For other foreign businesses working in China, however, skepticism remains over both the expo and what it means in reality in terms of actually lowering trade barriers. The European Union Chamber of Commerce in China, for example, polled its members on the deals signed at the 2018 expo and found only 53% of those deals came to fruition. (According to Chinese statistics, Canadian companies signed 48 deals amounting to $1.67 billion at the same event last year.)
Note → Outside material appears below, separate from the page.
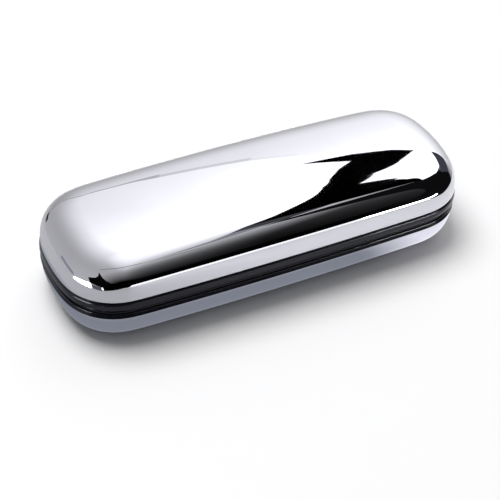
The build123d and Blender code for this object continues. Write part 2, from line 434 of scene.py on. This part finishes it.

Andreas Schotter, associate international business professor at Western University’s Ivey Business School and a former expat executive in China, said that while the expo’s symbolic gestures are substantial and western companies remain committed to the Chinese market, there is “in general more skepticism or realism from foreign investors and vendors as they see little change in structural problems” such as China’s favourable treatment of state-owned companies.

EU Chamber of Commerce in China spokesman Zhang Yichi said data on members’ attendance at this year’s expo is not yet available, but added that “while European business continues to push for systemic reforms, they remain committed to China.… The majority of our members still rank China as a top-three destination for their current and future investment, and 65% of members said they were likely to increase investment in China if greater market access were to be granted.”

Former U.S. diplomat Sean King, currently senior vice-president at New York-based consultancy Park Strategies, said that while he is recommending that western businesses look for markets with business and social values like Canada’s to expand trade, Beijing’s recent actions against Canada haven’t deterred other countries from pursuing deeper economic links with China.